WASHINGTON, D.C. 20549

FORM 8-K

CURRENT REPORT
PURSUANT TO SECTION 13 OR 15(d) OF THE
SECURITIES EXCHANGE ACT OF 1934

Date of Report (Date of earliest event reported): January 19, 2007

JUNIPER PARTNERS ACQUISITION CORP.
(Exact Name of Registrant as Specified in Charter)


Delaware 000-51240 20-2278320
(State or Other Jurisdiction
of Incorporation)
(Commission
File Number)
(IRS Employer
Identification No.)
56 West 45th Street, Suite 805, New York, New York 10036
(Address of Principal Executive Offices) (Zip Code)

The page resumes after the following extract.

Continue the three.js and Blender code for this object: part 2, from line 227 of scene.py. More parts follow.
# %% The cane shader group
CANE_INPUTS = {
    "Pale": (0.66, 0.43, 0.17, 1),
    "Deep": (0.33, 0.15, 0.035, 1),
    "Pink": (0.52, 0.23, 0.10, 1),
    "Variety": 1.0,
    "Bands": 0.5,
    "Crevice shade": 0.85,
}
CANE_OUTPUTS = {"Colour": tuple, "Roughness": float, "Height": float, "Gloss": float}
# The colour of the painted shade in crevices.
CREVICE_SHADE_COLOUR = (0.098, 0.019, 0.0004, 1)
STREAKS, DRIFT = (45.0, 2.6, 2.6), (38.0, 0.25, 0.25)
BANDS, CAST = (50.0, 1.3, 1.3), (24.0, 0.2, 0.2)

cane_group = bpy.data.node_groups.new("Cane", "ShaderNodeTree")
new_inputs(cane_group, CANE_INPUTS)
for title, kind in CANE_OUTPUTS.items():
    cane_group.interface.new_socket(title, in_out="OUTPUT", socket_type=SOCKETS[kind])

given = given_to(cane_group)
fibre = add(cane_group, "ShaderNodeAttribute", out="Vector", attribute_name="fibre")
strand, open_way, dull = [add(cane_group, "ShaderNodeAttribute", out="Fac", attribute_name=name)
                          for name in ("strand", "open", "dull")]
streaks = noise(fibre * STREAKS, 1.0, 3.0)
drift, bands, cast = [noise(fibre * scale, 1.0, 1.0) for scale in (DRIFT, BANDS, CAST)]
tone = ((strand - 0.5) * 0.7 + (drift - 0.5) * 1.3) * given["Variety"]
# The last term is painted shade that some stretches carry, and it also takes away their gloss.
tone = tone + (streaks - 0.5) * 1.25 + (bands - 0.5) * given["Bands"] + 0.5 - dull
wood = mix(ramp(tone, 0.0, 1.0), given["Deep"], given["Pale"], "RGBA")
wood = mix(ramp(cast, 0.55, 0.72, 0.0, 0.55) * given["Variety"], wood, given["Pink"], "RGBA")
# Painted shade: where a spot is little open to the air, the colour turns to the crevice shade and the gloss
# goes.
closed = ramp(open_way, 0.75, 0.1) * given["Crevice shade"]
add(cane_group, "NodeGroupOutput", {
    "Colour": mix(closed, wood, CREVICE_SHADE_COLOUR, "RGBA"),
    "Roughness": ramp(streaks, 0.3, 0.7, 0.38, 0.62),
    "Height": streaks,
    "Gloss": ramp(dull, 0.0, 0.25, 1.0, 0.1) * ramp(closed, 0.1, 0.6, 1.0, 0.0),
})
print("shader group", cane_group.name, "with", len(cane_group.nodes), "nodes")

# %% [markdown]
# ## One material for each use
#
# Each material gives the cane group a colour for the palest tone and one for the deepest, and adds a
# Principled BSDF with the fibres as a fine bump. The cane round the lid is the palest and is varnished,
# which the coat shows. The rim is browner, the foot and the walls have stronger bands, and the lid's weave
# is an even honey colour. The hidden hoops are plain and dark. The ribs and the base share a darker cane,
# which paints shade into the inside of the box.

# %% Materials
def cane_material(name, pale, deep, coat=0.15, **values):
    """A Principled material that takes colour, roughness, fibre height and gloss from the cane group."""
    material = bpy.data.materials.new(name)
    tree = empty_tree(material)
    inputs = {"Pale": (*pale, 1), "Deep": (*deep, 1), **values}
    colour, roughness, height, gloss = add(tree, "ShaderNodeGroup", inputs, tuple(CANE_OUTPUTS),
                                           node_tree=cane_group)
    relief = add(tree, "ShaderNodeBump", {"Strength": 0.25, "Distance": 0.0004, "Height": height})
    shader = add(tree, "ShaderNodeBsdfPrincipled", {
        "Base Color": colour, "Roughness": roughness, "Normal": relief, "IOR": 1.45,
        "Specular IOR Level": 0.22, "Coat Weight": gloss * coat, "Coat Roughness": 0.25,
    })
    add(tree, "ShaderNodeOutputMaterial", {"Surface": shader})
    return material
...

Registrant’s telephone number, including area code:        (212) 398-3112

Not Applicable
(Former Name or Former Address, if Changed Since Last Report)

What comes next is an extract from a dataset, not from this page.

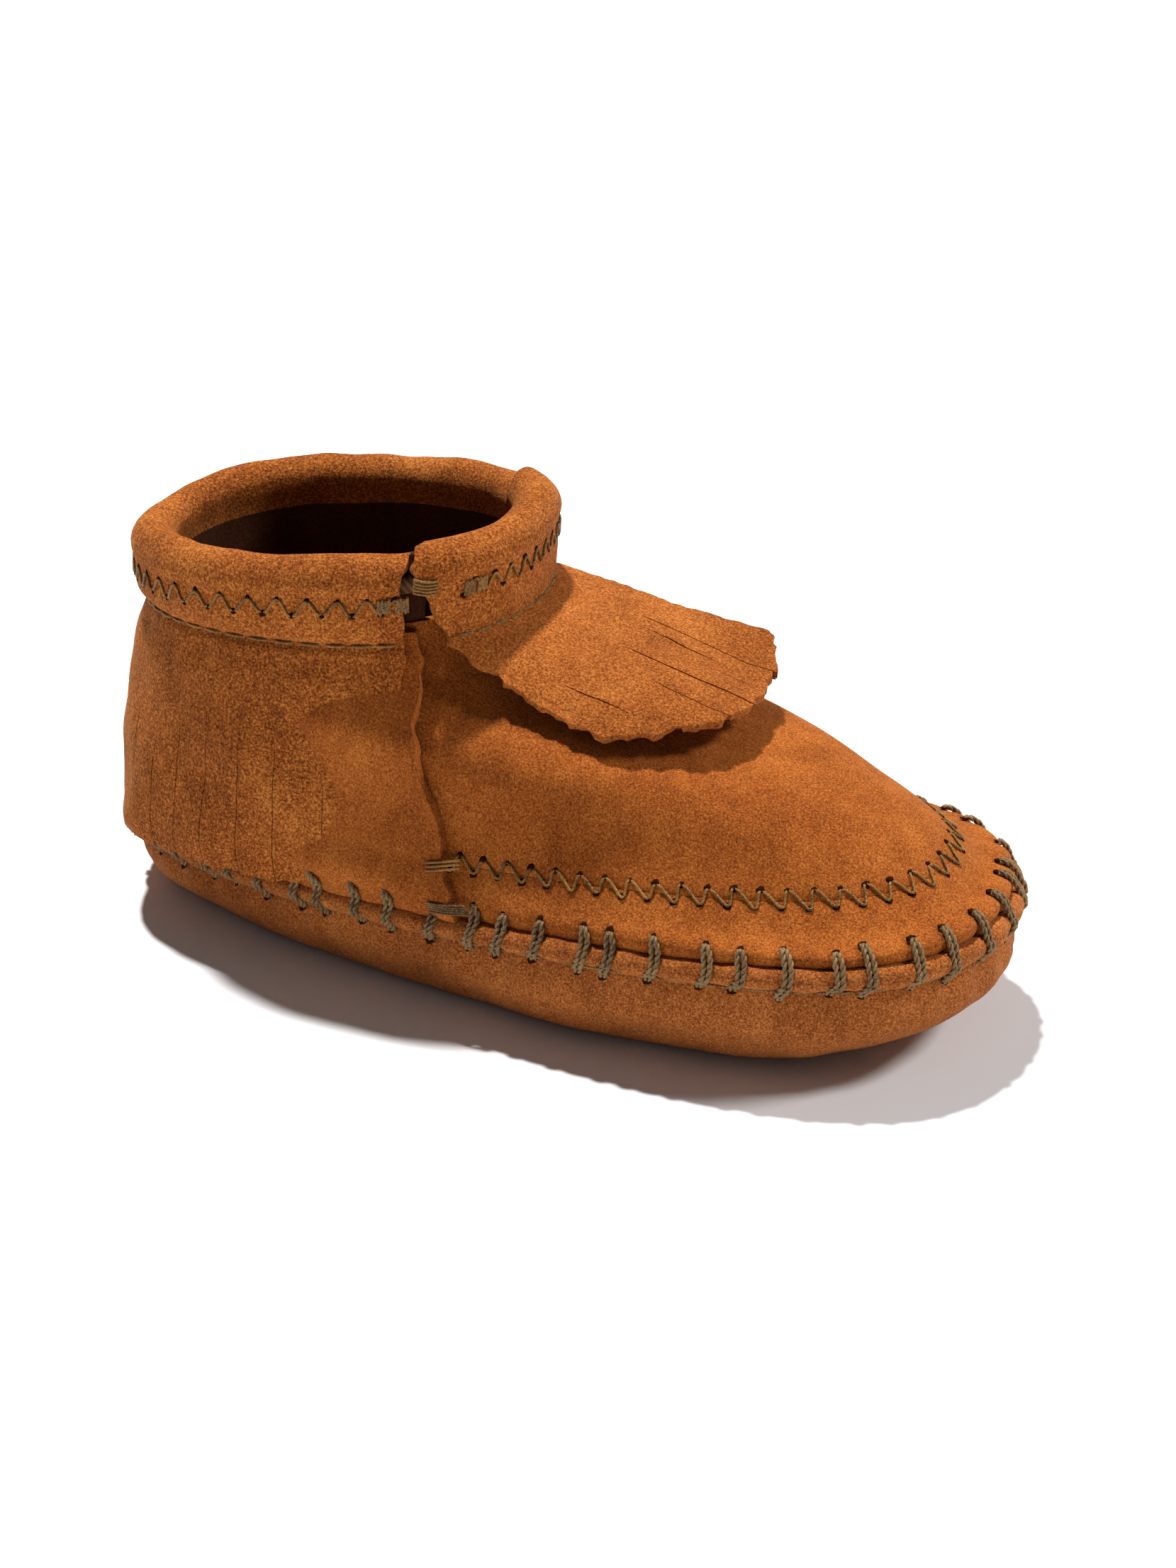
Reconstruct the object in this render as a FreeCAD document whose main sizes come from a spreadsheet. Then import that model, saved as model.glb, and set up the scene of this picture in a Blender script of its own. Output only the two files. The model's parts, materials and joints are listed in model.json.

Check the appropriate box below if the Form 8-K filing is intended to simultaneously satisfy the filing obligation of the registrant under any of the following provisions (see General Instruction A.2. below):

[ ]  Written communications pursuant to Rule 425 under the Securities Act (17 CFR 230.425)
[ ]  Soliciting material pursuant to Rule 14a-12 under the Exchange Act (17 CFR 240.14a-12)
[ ]  Pre-commencement communications pursuant to Rule 14d-2(b) under the Exchange Act
(17 CFR 240.14d-2(b))
[ ]  Pre-commencement communications pursuant to Rule 13e-4(c) under the Exchange Act
(17 CFR 240.13e-4(c))



Item 8.01    Other Events.

On January 19, 2007, Juniper Partners Acquisition Corp. (‘‘Juniper’’) announced that Raymond Mason and Bert Getz, directly or through affiliates, purchased $6.5 million of Juniper’s Class B common stock. Mr. Mason, who will become Vice Chairman of Juniper’s Board of Directors upon completion of the Business Combination of Juniper and Firestone Communications, Inc. (‘‘Firestone’’), is the largest shareholder of Firestone and now the largest shareholder of Juniper. Mr. Getz, who purchased stock individually, is (Co-Chief Executive Officer) of Globe Corporation, which is also purchasing Class B common stock of Juniper. Mr. Getz, a significant shareholder and a Director of Firestone, will become a Director of Juniper upon completion of the Business Combination. A copy of the press release for such announcement is attached to this Report as Exhibit 99.1

Item 9.01.    Financial Statements, Pro Forma Financial Information and Exhibits.

(c)            Exhibits:


Exhibit Description
99.1 Press release of Juniper Partners Acquisition Corp. dated January 19, 2007.

SIGNATURE

Pursuant to the requirements of the Securities Exchange Act of 1934, the registrant has duly caused this report to be signed on its behalf by the undersigned hereunto duly authorized.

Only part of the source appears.